Very like George Soros, my Zen teacher
was steeped in real experience of the real world of business, and at
the same time was deeply devoted to philosophy, and particularly
interested – again like George Soros – in the relationship
between thinking and reality.
Whereas George Soros has drawn our
attention to the reflexive relationship between human
ignorance and reality, whereby, for example, the misconceptions of
central bankers can have such powerful and detrimental effects on the
real economy, Gudo Nishijima more strongly emphasized the absolute
gulf which he saw as separating thinking and reality.
This
emphasis, from where I sat, ossified into a kind of dogma, so that
when I began to enthuse over what FM Alexander called “thinking,”

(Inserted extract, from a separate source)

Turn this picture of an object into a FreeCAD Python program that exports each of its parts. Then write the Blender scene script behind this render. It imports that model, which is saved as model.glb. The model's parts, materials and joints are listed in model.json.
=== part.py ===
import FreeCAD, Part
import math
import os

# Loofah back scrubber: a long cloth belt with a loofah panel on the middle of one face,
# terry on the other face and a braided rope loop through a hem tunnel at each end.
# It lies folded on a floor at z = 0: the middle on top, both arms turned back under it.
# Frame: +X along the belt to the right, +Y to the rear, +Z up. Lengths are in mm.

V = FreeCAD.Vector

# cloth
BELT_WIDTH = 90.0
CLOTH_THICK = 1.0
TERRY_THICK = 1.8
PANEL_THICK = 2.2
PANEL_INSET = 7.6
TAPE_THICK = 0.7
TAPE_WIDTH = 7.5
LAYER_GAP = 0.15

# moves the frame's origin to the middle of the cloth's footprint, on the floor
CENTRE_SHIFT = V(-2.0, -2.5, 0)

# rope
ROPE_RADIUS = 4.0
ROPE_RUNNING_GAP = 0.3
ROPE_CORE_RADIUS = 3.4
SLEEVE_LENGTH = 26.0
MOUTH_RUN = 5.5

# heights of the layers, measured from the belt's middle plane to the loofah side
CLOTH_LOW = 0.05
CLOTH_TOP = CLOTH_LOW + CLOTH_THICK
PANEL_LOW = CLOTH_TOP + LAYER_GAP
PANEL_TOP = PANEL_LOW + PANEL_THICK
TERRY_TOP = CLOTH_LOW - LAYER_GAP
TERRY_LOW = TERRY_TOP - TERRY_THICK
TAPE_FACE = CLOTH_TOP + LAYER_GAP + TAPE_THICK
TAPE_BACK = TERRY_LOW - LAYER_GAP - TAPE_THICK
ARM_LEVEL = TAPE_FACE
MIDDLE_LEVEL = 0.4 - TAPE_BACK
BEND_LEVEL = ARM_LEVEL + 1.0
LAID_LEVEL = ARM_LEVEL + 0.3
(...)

my teacher seemed to treat such affirmation of thinking, a priori, with a great
deal of suspicion.
I, in turn, I became more skeptical
than I once was about the value of “the four philosophies.”
At
some point, ironically enough, attachment to "the three philosophies and one reality" might stand as an
obstacle to going in the direction of abandoning all philosophies and accepting the stark reality, when it turns out to be different from what you in your own ignorance thought. In that
case, of what use are three or four philosophies?
Still, when I write of
pratītya-samutpāda meaning different things at different phases, my
teacher's framework of “the four philosophies” is the rusty old
scaffold upon which, inevitably, my thoughts still hang.

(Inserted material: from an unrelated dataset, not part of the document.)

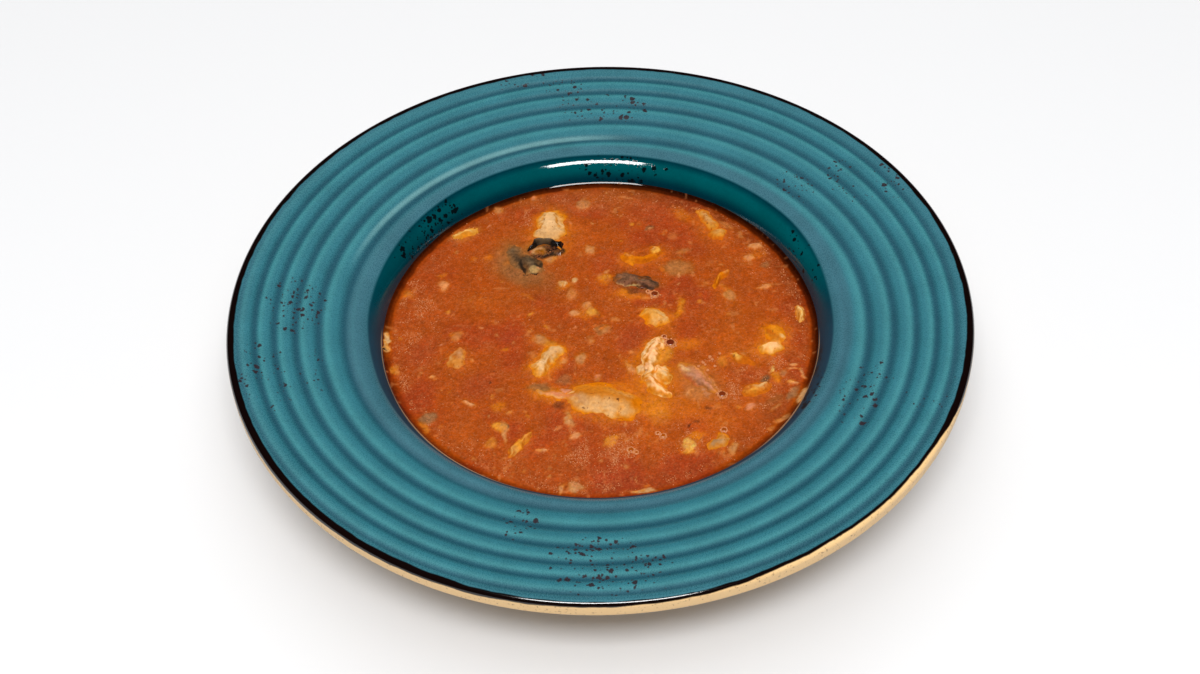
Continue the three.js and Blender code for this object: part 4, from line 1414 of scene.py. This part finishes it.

- At the first phase, then, pratītya-samutpāda is the central tenet of the Buddha's teaching.
- At the second phase, pratītya-samutpāda is synonymous with causality; it is a descripton of the objective universe, as investigated in physics and chemistry.
- At the third phase, pratītya-samutpāda belongs to the practical truth of cessation of suffering.

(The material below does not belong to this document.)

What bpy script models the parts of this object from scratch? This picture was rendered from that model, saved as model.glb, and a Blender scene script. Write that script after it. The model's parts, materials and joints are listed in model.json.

- And at the fourth phase, pratītya-samutpāda suggests nothing less than the enlightenment of the One who – by coming back to the original source of suffering in ignorance, in doings, in divisive consciousness, and in the harmful separation of the human organism into “mind” and “body” – completely sprang up, so that he stood totally UP before the world as the Fully Awakened Sambuddha.
For a concise translation of
pratītya-samutpāda that comes closest to covering all four of these
phases, “dependent arising” may be the best anybody has come up with so far. I
continue to like “Complete Springing Up, by coming back,” as a
translation that better suggests pratītya-samutpāda at the fourth
phase. But as an all-round contender that works well enough in
practice at all four phases, it might be difficult to beat “dependent
arising.”
The
Wikipedia entry on pratītya-samutpāda quotes the Dalai Lama from
The Meaning of Life (1992), translated and edited by Jeffrey
Hopkins:
In Sanskrit the word for dependent-arising is pratītya-samutpāda. The word pratītya has three different meanings–meeting, relying, and depending–but all three, in terms of their basic import, mean dependence. Samutpāda means arising. Hence, the meaning of pratītya-samutpāda is that which arises in dependence upon conditions, in reliance upon conditions, through the force of conditions.
One meaning of pratītya that is
omitted from this explanation is “coming back" -- coming back to, and hence being grounded in. And pratītya-samutpāda is not “that which
arises...”; pratītya-samutpāda is arising itself, is Springing
Up itself.
However, rather than nit-pick unduly,
let us go for the present with “dependent arising” and see where
it leads us back to, beginning tomorrow with the 12th link
in the twelvefold chain – the suffering of aging and death.